TASK: Beginning with the first line of the data below, extract each line up to and including the one containing "return Part.Face(closed(Vector(p.x, p.y, bottom)". Copy them exactly and add nothing.

'''

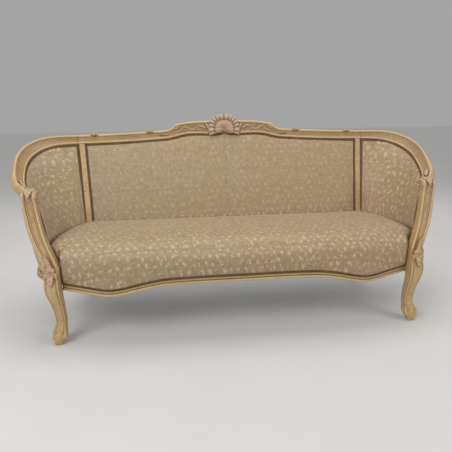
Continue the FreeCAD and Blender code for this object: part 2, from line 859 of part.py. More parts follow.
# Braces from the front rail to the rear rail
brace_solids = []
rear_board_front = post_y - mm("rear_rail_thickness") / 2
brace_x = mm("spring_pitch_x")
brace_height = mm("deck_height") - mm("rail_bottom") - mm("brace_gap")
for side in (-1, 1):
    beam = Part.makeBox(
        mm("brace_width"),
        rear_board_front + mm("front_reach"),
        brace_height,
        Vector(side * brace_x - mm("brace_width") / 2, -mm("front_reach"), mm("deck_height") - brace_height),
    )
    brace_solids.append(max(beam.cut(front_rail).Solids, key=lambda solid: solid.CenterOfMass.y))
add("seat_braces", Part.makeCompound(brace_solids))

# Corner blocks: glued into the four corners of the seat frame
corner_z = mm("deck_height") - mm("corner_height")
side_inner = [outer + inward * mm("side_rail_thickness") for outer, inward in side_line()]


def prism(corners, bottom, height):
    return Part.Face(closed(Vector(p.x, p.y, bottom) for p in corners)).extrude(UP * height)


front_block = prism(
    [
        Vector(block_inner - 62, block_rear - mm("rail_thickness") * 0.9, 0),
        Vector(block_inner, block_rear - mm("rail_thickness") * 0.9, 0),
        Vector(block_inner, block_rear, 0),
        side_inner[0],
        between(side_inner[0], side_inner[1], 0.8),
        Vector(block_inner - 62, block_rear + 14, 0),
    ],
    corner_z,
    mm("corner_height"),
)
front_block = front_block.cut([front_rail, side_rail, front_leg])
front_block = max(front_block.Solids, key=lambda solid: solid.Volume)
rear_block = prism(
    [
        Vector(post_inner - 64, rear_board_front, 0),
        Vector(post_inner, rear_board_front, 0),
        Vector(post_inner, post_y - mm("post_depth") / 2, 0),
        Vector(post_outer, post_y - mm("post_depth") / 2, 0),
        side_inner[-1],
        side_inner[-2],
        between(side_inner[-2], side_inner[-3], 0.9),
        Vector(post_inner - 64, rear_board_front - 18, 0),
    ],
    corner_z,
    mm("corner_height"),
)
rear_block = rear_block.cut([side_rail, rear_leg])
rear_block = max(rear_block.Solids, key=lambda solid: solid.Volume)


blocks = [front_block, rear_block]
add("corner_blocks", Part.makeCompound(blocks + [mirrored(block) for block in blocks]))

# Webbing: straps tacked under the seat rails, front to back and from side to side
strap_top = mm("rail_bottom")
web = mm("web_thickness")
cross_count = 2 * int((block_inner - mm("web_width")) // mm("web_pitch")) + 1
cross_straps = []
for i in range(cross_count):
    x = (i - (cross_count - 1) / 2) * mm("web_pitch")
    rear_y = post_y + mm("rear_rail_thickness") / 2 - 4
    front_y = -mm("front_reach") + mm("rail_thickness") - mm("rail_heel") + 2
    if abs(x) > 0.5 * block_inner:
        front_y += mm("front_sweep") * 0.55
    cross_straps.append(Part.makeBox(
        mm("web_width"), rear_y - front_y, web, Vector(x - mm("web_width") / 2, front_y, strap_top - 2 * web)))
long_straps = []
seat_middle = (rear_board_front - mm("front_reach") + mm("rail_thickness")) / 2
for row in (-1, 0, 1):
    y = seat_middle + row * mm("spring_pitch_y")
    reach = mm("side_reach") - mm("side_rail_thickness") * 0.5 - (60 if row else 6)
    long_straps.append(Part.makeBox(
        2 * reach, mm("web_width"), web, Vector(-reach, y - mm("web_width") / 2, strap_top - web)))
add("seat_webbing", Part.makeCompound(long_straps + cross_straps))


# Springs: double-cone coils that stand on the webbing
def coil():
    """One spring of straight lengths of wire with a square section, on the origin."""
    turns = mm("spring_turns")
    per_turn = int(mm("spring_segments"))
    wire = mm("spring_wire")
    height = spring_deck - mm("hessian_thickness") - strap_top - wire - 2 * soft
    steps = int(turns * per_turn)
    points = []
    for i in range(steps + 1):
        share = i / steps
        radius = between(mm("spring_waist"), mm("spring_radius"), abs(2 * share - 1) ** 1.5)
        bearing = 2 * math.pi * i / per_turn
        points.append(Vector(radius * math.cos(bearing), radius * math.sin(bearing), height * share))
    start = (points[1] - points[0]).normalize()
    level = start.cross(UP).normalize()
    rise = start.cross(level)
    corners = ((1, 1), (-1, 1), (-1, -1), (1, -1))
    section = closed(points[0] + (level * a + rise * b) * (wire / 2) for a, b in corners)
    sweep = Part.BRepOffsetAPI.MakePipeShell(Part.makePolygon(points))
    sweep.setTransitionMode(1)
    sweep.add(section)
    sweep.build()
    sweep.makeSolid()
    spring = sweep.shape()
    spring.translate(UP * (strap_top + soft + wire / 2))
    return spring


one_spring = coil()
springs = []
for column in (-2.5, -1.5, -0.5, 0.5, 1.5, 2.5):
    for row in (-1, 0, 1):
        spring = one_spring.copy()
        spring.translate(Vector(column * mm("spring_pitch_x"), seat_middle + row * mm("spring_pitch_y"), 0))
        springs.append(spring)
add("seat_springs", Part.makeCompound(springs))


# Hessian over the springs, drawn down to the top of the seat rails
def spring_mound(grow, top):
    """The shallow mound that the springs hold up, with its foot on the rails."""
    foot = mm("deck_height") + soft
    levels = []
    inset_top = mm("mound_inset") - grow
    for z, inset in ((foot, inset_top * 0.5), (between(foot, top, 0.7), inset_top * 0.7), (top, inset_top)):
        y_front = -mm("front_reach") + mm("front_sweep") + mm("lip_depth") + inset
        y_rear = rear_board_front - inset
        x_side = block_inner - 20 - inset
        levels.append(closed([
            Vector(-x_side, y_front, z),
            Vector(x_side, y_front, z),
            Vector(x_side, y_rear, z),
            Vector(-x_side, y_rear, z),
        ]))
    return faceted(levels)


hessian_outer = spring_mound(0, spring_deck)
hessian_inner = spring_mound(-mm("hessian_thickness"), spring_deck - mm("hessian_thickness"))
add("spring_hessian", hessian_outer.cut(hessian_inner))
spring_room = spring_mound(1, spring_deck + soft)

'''

CORRECT RESULT:
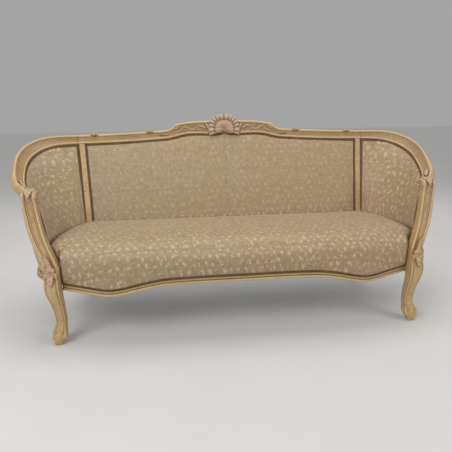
Continue the FreeCAD and Blender code for this object: part 2, from line 859 of part.py. More parts follow.
# Braces from the front rail to the rear rail
brace_solids = []
rear_board_front = post_y - mm("rear_rail_thickness") / 2
brace_x = mm("spring_pitch_x")
brace_height = mm("deck_height") - mm("rail_bottom") - mm("brace_gap")
for side in (-1, 1):
    beam = Part.makeBox(
        mm("brace_width"),
        rear_board_front + mm("front_reach"),
        brace_height,
        Vector(side * brace_x - mm("brace_width") / 2, -mm("front_reach"), mm("deck_height") - brace_height),
    )
    brace_solids.append(max(beam.cut(front_rail).Solids, key=lambda solid: solid.CenterOfMass.y))
add("seat_braces", Part.makeCompound(brace_solids))

# Corner blocks: glued into the four corners of the seat frame
corner_z = mm("deck_height") - mm("corner_height")
side_inner = [outer + inward * mm("side_rail_thickness") for outer, inward in side_line()]


def prism(corners, bottom, height):
    return Part.Face(closed(Vector(p.x, p.y, bottom) for p in corners)).extrude(UP * height)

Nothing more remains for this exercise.